All the authors of the paper are psychotherapists trained in the same type of therapy. They created a questionnaire to be used by an observer trained in that therapy to rate the degree to which a therapist worked within that therapy in a given session. (i.e. It is a test of adherence.) The authors distributed this questionnaire to about 200 participants (all trained in the therapy of interest) along with videos of 4 therapy sessions; 2 by therapists trained in the therapy of interest and 2 by therapists trained in another therapy. Participants scored the first two videos more highly (each approx. mean = 16.5, sd = 0.2) than the second two videos (each approx. mean = 4.5, sd = 0.25), indicating that use of the questionnaire was clearly distinguishing between therapy delivered by people trained in the therapy of interest and therapy delivered by people trained in the other therapy.
The authors presented the mean and sd values above as part of a "one way repeated measures ANOVA" test, which they said demonstrated statistical significance.
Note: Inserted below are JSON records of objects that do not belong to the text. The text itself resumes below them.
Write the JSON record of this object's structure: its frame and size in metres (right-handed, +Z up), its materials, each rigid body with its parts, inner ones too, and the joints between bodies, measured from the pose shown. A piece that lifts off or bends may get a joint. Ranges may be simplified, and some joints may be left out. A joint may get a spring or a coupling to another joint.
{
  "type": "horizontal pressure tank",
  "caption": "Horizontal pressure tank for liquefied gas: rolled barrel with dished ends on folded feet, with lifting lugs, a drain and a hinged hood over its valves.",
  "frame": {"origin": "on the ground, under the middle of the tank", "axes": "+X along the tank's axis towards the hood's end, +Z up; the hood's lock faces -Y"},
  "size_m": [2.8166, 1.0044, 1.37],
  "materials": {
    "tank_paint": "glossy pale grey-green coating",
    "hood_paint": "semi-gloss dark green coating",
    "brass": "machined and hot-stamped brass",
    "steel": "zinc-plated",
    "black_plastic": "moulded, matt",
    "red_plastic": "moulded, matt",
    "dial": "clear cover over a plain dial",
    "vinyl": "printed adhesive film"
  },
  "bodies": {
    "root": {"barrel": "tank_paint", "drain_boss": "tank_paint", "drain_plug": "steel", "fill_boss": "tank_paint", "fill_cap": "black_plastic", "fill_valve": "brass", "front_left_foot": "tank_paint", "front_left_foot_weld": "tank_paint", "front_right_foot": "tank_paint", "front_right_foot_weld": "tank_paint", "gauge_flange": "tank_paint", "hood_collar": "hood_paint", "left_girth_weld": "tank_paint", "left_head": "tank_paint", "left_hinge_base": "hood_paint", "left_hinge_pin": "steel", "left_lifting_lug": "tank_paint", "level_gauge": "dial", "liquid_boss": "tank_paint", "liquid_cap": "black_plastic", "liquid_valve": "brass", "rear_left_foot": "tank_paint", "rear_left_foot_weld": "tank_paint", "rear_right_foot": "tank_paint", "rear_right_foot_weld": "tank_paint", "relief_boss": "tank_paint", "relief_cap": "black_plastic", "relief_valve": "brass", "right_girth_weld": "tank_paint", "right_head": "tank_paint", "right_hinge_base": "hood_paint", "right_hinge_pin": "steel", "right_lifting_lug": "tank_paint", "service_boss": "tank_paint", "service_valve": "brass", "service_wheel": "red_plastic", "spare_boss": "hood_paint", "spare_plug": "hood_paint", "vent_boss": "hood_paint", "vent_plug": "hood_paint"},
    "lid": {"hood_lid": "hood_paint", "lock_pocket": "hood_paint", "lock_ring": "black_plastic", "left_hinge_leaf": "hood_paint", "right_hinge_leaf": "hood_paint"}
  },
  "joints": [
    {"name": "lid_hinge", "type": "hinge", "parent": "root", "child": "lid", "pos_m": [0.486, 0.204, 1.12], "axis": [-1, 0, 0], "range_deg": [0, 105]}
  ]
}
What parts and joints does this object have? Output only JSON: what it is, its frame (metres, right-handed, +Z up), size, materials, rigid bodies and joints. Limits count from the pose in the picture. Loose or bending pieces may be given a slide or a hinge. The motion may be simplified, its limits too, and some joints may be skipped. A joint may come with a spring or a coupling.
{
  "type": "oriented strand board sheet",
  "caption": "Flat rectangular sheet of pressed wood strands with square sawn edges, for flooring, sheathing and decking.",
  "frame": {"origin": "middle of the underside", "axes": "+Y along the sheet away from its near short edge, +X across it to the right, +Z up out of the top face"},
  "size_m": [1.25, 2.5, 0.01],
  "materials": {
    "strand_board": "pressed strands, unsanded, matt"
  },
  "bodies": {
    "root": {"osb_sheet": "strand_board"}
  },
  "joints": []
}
They then performed a ROC analysis to determine the threshold score that divided the therapy of interest from other types of therapy and got a value of 11.
I have two concerns:
1: Statology says that, "A repeated measures one-way ANOVA is used to determine whether or not there is a statistically significant difference between the means of three or more groups in which the same subjects show up in each group." I can see how there could be 4 groups here (1 group of scores for each of the 4 videos) but, taking Statology's wording literally, that would mean that the observer-raters are the subjects rather than the videoed sessions that they are rating. If the purpose of the research is to find a way to distinguish between the therapy of interest and other types of therapy then surely what we actually have is two groups (2 samples of the therapy of interest and 2 from another therapy.) If we only have 4 samples then I assume that tests of statistical significance are not yet appropriate. I am open to being told that I'm thinking about this incorrectly and would welcome any comments.
2: Wikipedia says that ROC analysis was developed in order to determine what strength of signal should be considered an object worth displaying on radar. I assume that task is necessarily binary in order to limit the amount of information that a radar operator has to parse. I don't see the applicability of a threshold to a scale to determine whether someone is adhering to a particular kind of therapy (especially if we only have 4 samples and we've only rated 2 types of therapy.) Again, I would welcome any comments, including any corrections of my perspective.
I don't know enough to determine whether I've posted enough information regarding the study. Please say if I should give more details.